1 Língua clássica dos brâmanes e sacerdotes que ao tempo de Sidharta não parece ter sido popular. Significa “concluído, perfeito”; vem da preposição san que significa “com”, e da raiz kr que significa “fazer”. Língua antiga na qual foram escritos os textos religiosos do Hinduísmo e Budismo Mahayana.
2 Língua derivada do sânscrito, usada pelos monges budistas, em que foram originalmente escritos os cânones budistas da escola Theravada.

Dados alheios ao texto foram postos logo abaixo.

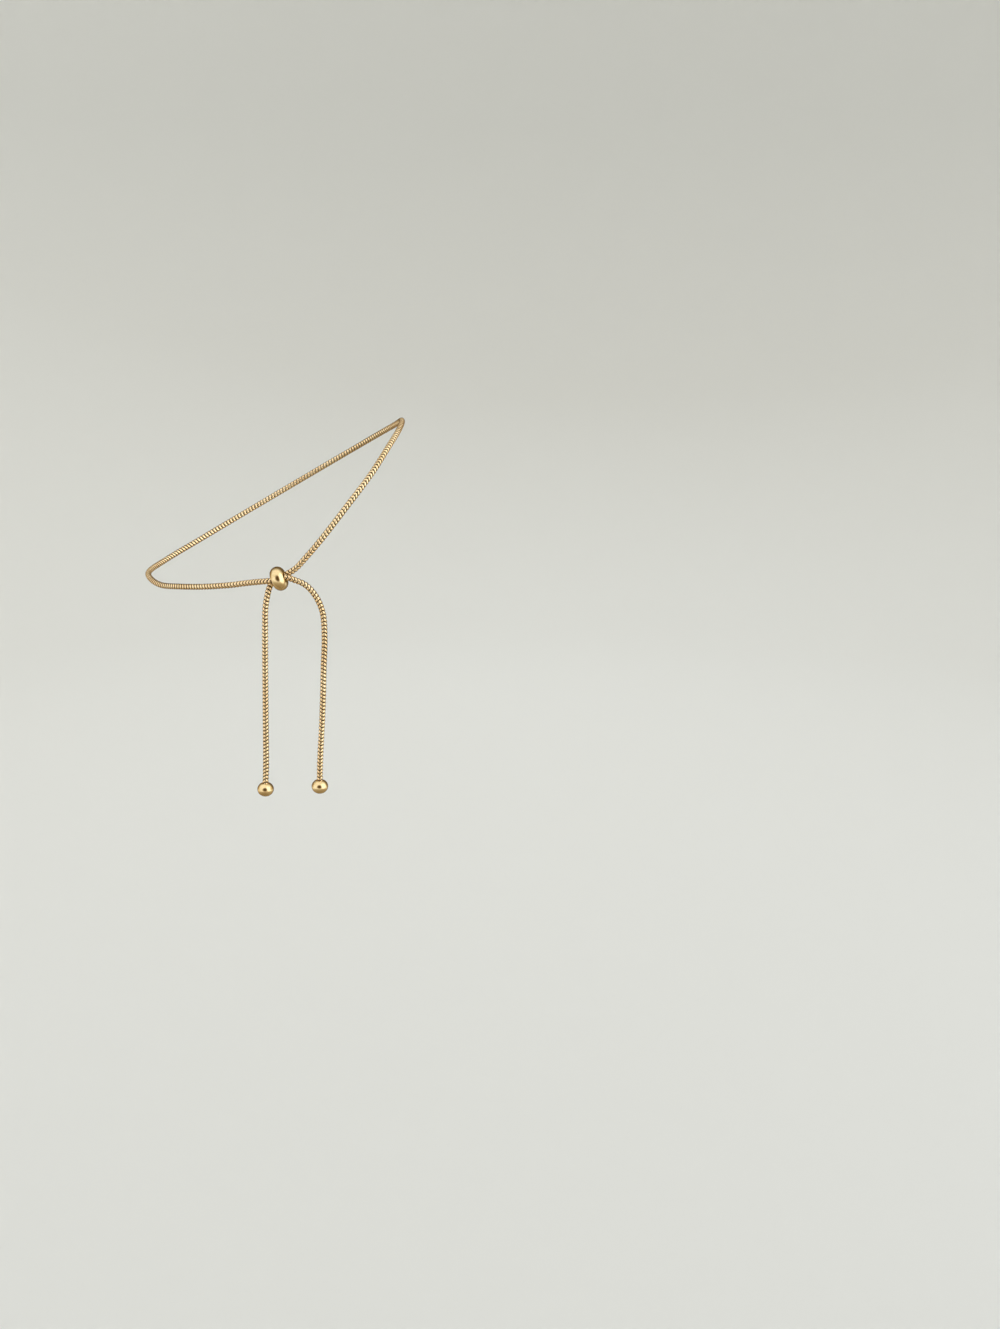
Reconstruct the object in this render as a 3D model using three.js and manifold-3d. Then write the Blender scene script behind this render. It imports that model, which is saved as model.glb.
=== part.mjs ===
// A slider anklet of round snake chain. One chain makes the whole loop. Its two
// ends pass each other through a slider bead, hang down below it and end in a
// polished ball each.
// Millimetres, +Z up, +X towards the front of the loop, which is its highest
// place. The origin is the loop's centre, and the slider is on the -Y side.

import * as THREE from 'three';
import { mergeVertices } from 'three/addons/utils/BufferGeometryUtils.js';
import Module from 'manifold-3d';

const wasm = await Module();
wasm.setup();

// Driving dimensions. The loop is an egg, wider in front, that slopes up
// towards the front. Its near side sags to the slider, which stands a little
// further out.
const loopDepth = 76;
const loopWidth = 54;
const loopSlopeDegrees = 30;
const frontFullness = 0.12;
const sliderAngleDegrees = -96;
const sliderSag = 17;
const sliderStandOff = 2.3;
const leftEndDrop = 51.1;
const rightEndDrop = 49.9;
const chainDiameter = 1.5;
const strandGap = 0.2;
const clearance = 0.15;
const sliderDiameter = 5.9;
const sliderLength = 3.5;
const sliderFaceDiameter = 2.4;
const sliderTiltDegrees = 20;
const strandSlant = 0.25;
const ballDiameter = 4;
const ballHeight = 3.6;
const ballBoreDepth = 1.3;
const ballEndGap = 0.3;

// Fineness of the round shapes
const chainSides = 8;
const stepsPerSpan = 2;
const farSideSpans = 8;
const roundSides = 16;
const ballBands = 12;
const sliderRimSteps = 12;
const cutterOverrun = 1;
const weldDistance = 1e-5;

// What follows from them
const chainRadius = chainDiameter / 2;
const boreRadius = chainRadius + clearance;
const strandOffset = (chainDiameter + strandGap) / 2;
const slotEndRadius = boreRadius + strandSlant;

// Directions in the plane of the drawing, square to Y
function sloped(degrees) {
  const angle = THREE.MathUtils.degToRad(degrees);
  return {
    along: new THREE.Vector3(Math.cos(angle), 0, Math.sin(angle)),
    up: new THREE.Vector3(-Math.sin(angle), 0, Math.cos(angle)),
  };
}
const loop = sloped(loopSlopeDegrees);
const bead = sloped(sliderTiltDegrees);

// A point of the loop. The angle is 0 at the front, 90 on the far side and 180
// at the back. The sag is a share of the slider's, square to the loop's plane,
// and the stand-off a share of the slider's, outwards.
function onLoop(degrees, sagShare = 0, standOffShare = 0) {
  const angle = THREE.MathUtils.degToRad(degrees);
  const halfWidth = loopWidth / 2 * (1 + frontFullness * Math.cos(angle));
  return new THREE.Vector3(0, (halfWidth + standOffShare * sliderStandOff) * Math.sin(angle), 0)
    .addScaledVector(loop.along, loopDepth / 2 * Math.cos(angle))
    .addScaledVector(loop.up, -sagShare * sliderSag);
}
const sliderCentre = onLoop(sliderAngleDegrees, 1, 1);

function fromSlider(forward, inward, up) {
  return new THREE.Vector3(forward, inward, up).add(sliderCentre);
}

// The two strands lie side by side in the slider. Each one runs down towards
// its own free end, so that they cross: the front strand falls to the right,
// the back strand to the left.
function strandThroughSlider(inward, slope) {
  return [-1, 1].map((end) => fromSlider(0, inward, 0)
    .addScaledVector(bead.along, end * sliderLength / 2)
    .addScaledVector(bead.up, end * slope * strandSlant));
}

// The hanging ends below their bends, as shares of each end's drop from the
// slider, with how far forward of it and inward from it they hang
const leftEndRows = [
  { drop: 1, forward: -4.8, inward: -0.6 },
  { drop: 0.89, forward: -4.5, inward: -0.5 },
  { drop: 0.6, forward: -4.2, inward: 0 },
  { drop: 0.3, forward: -3.9, inward: 0.6 },
];
const rightEndRows = [
  { drop: 0.28, forward: 10.6, inward: -1 },
  { drop: 0.44, forward: 10.2, inward: -1.2 },
  { drop: 0.65, forward: 9.7, inward: -1.5 },
  { drop: 0.89, forward: 8.9, inward: -2.1 },
  { drop: 1, forward: 8.7, inward: -2.2 },
];

// The near side of the loop, from the slider to the front and from the back to
// the slider
const nearFrontRows = [
  { angle: -84, sag: 0.94, standOff: 0.4 },
  { angle: -76, sag: 0.835, standOff: 0.2 },
  { angle: -60, sag: 0.605, standOff: 0 },
  { angle: -45, sag: 0.41, standOff: 0 },
  { angle: -30, sag: 0.22, standOff: 0 },
  { angle: -15, sag: 0.09, standOff: 0 },
];
const nearBackRows = [
  { angle: -180, sag: 0.025, standOff: 0 },
  { angle: -167, sag: 0.12, standOff: 0 },
  { angle: -154, sag: 0.27, standOff: 0.15 },
  { angle: -140, sag: 0.41, standOff: 0.3 },
  { angle: -126, sag: 0.59, standOff: 0.5 },
  { angle: -115, sag: 0.74, standOff: 0.75 },
  { angle: -106, sag: 0.86, standOff: 0.95 },
];

// The chain's centre line: up the left free end, back to front through the
// slider, once round the loop, through the slider again and down the right
// free end
const hang = (rows, length) => rows.map((row) => fromSlider(row.forward, row.inward, -row.drop * length));
const wrap = (rows) => rows.map((row) => onLoop(row.angle, row.sag, row.standOff));
const farSide = Array.from({ length: farSideSpans }, (_, i) => onLoop(180 * i / farSideSpans));
const chainRoute = [
  ...hang(leftEndRows, leftEndDrop),
  fromSlider(-3.6, strandOffset, -7.3),
  fromSlider(-3, strandOffset, -4.1),
  fromSlider(-2.3, strandOffset, -1.9),
  ...strandThroughSlider(strandOffset, 1),
  fromSlider(3.8, strandOffset, 2.2),
  ...wrap(nearFrontRows),
  ...farSide,
  ...wrap(nearBackRows),
  fromSlider(-4, 0, -0.7),
  ...strandThroughSlider(-strandOffset, -1),
  fromSlider(3.8, -strandOffset, -0.2),
  fromSlider(6.5, -strandOffset, -1.5),
  fromSlider(8.9, -strandOffset, -4.4),
  fromSlider(10.3, -strandOffset, -8.2),
  ...hang(rightEndRows, rightEndDrop),
];

// A smooth curve with equal steps between each two chosen points, so that the
// short bends beside the slider get close steps and the long sweeps wide ones.
class ChainCurve extends THREE.CatmullRomCurve3 {
  getUtoTmapping(u) {
    return u;
  }
}

function circlePoints(radius, sides) {
  return Array.from({ length: sides }, (_, i) => {
    const angle = (i + 0.5) * 2 * Math.PI / sides;
    return new THREE.Vector2(radius * Math.cos(angle), radius * Math.sin(angle));
  });
}

// Merges the shared vertices, so that only a closed shell is left
function closedShell(geometry) {
  const shell = geometry.clone();
  shell.deleteAttribute('normal');
  shell.deleteAttribute('uv');
  return mergeVertices(shell, weldDistance);
}

function toSolid(geometry) {
  const shell = closedShell(geometry);
  return new wasm.Manifold(new wasm.Mesh({
    numProp: 3,
    vertProperties: new Float32Array(shell.attributes.position.array),
    triVerts: new Uint32Array(shell.index.array),
  }));
}

function toGeometry(solid) {
  const { vertProperties, triVerts } = solid.getMesh();
  const geometry = new THREE.BufferGeometry();
  geometry.setAttribute('position', new THREE.BufferAttribute(vertProperties, 3));
  geometry.setIndex(new THREE.BufferAttribute(triVerts, 1));
  geometry.computeVertexNormals();
  return geometry;
}

function chainGeometry() {
  return closedShell(new THREE.ExtrudeGeometry(new THREE.Shape(circlePoints(chainRadius, chainSides)), {
    extrudePath: new ChainCurve(chainRoute),
    steps: stepsPerSpan * (chainRoute.length - 1),
    bevelEnabled: false,
  }));
}

// A rondelle with its axis along X: small flat faces, and a full rim that is
// half an ellipse, cut through by a round-ended slot that takes both strands
function sliderGeometry() {
  const faceRadius = sliderFaceDiameter / 2;
  const rimDepth = sliderDiameter / 2 - faceRadius;
  const rim = Array.from({ length: sliderRimSteps + 1 }, (_, i) => {
    const angle = Math.PI * (i / sliderRimSteps - 0.5);
    return new THREE.Vector2(
      faceRadius + rimDepth * Math.cos(angle),
      sliderLength / 2 * Math.sin(angle),
    );
  });
  const profile = [
    new THREE.Vector2(0, -sliderLength / 2),
    ...rim,
    new THREE.Vector2(0, sliderLength / 2),
  ];
  const body = new THREE.LatheGeometry(profile, roundSides);
  body.rotateZ(-Math.PI / 2);

  const slotOutline = new THREE.Shape();
  slotOutline.absarc(strandOffset, 0, slotEndRadius, -Math.PI / 2, Math.PI / 2, false);
  slotOutline.absarc(-strandOffset, 0, slotEndRadius, Math.PI / 2, 3 * Math.PI / 2, false);
  const slot = new THREE.ExtrudeGeometry(slotOutline, {
    depth: sliderLength + 2 * cutterOverrun,
    curveSegments: roundSides / 2,
    bevelEnabled: false,
  });
  slot.translate(0, 0, -sliderLength / 2 - cutterOverrun);
  slot.rotateY(Math.PI / 2);
  slot.rotateX(Math.PI / 2);
  return toGeometry(toSolid(body).subtract(toSolid(slot)));
}

// A slightly flattened ball with a blind bore at its top for the end of the
// chain
function ballGeometry() {
  const ball = new THREE.SphereGeometry(ballDiameter / 2, roundSides, ballBands);
  ball.rotateX(Math.PI / 2);
  ball.scale(1, 1, ballHeight / ballDiameter);
  const boreLength = ballBoreDepth + cutterOverrun;
  const bore = new THREE.CylinderGeometry(boreRadius, boreRadius, boreLength, roundSides);
  bore.rotateX(Math.PI / 2);
  bore.translate(0, 0, ballHeight / 2 - ballBoreDepth + boreLength / 2);
  return toGeometry(toSolid(ball).subtract(toSolid(bore)));
}

function addMesh(parent, name, geometry, material) {
  const mesh = new THREE.Mesh(geometry, material);
  mesh.name = name;
  parent.add(mesh);
  return mesh;
}

const chainGold = new THREE.MeshStandardMaterial({ color: '#c9a36b', roughness: 0.3, metalness: 1 });
const polishedGold = new THREE.MeshStandardMaterial({ color: '#dcb878', roughness: 0.12, metalness: 1 });

const anklet = new THREE.Group();
addMesh(anklet, 'snake_chain', chainGeometry(), chainGold);

const slider = addMesh(anklet, 'slider_bead', sliderGeometry(), polishedGold);
slider.position.copy(sliderCentre);
slider.rotation.y = -THREE.MathUtils.degToRad(sliderTiltDegrees);

// Each ball hangs from its end of the chain
const ballDrop = ballHeight / 2 - ballBoreDepth + ballEndGap;
const chainEnds = { end_ball_left: chainRoute[0], end_ball_right: chainRoute[chainRoute.length - 1] };
for (const [name, chainEnd] of Object.entries(chainEnds)) {
  const ball = addMesh(anklet, name, ballGeometry(), polishedGold);
  ball.position.copy(chainEnd);
  ball.position.z -= ballDrop;
}

export default anklet;
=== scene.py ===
# A slider anklet of round snake chain, gold-plated, in the form that it takes
# when it is worn. Metres, +Z up, +X towards the front of the loop.

import math

import bmesh
import bpy
from mathutils import Matrix, Vector


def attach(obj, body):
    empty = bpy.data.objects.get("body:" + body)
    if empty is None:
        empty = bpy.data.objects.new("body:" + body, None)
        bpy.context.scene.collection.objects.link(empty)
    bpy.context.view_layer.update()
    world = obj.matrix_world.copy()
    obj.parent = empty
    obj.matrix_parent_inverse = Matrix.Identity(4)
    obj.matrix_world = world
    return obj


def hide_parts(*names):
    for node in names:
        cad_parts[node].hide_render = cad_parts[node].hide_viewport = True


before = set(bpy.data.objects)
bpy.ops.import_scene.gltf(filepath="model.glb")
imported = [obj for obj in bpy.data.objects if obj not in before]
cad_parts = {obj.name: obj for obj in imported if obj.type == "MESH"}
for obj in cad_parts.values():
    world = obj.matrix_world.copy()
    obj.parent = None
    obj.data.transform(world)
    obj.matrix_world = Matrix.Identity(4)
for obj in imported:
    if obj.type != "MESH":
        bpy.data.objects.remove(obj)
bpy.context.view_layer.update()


# Camera
# It stands as far off as the photograph was taken from, a little to the
# right and above, and looks slightly down on the anklet.
CAMERA_PLACE = (0.0576, -0.3764, 0.0363)
CAMERA_PITCH_DEGREES = 12
CAMERA_LENS = 40
CAMERA_FRAME_WIDTH = 36
CAMERA_CLIP_START = 0.01

camera_data = bpy.data.cameras.new("camera")
camera_data.lens = CAMERA_LENS
camera_data.sensor_width = CAMERA_FRAME_WIDTH
camera_data.clip_start = CAMERA_CLIP_START
camera = bpy.data.objects.new("camera", camera_data)
camera.location = CAMERA_PLACE
camera.rotation_euler = (math.radians(90 - CAMERA_PITCH_DEGREES), 0, 0)
bpy.context.scene.collection.objects.link(camera)
bpy.context.scene.camera = camera


# Snake chain
# One length of round snake chain: wavy brass bands that hook into each other,
# plated in pale gold. It runs up from the left end ball, through the slider,
# once round the loop, back through the slider and down to the right ball.
MM = 0.001
LOOP_DEPTH = 76 * MM
LOOP_WIDTH = 54 * MM
LOOP_SLOPE_DEGREES = 30
FRONT_FULLNESS = 0.12
FAR_SIDE_SPANS = 8
SLIDER_ANGLE_DEGREES = -96
SLIDER_SAG = 17 * MM
SLIDER_STAND_OFF = 2.3 * MM
SLIDER_LENGTH = 3.5 * MM
SLIDER_TILT_DEGREES = 20
LEFT_END_DROP = 51.1 * MM
RIGHT_END_DROP = 49.9 * MM
CHAIN_DIAMETER = 1.5 * MM
STRAND_GAP = 0.2 * MM
STRAND_SLANT = 0.25 * MM
STRAND_OFFSET = (CHAIN_DIAMETER + STRAND_GAP) / 2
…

[1] Também aqui há divergência, pois algumas escolas entendem que todos os seres atingirão o estado de Buda, enquanto outras entendem ser uma energia, potencial ou possibilidade à disposição dos seres, mas que não necessariamente tal ocorrerá.
[2] SILVA, Georges da; HOMENKO, Rita. Budismo: psicologia do auto-conhecimento – o caminho da correta compreensão. São Paulo: Editora Pensamento-Cultrix, 2002.
[3] RINPOCHE, Kalu. Ensinamentos fundamentais do budismo tibetano – budismo vivo, budismo profundo, budismo esotérico. Brasília: Shisil Editora, 1999.
[4] SUZUKI, Daisetz Teitaro. Introdução ao Zen-budismo. 3. ed. Rio de Janeiro: Civilização Brasileira, 1973.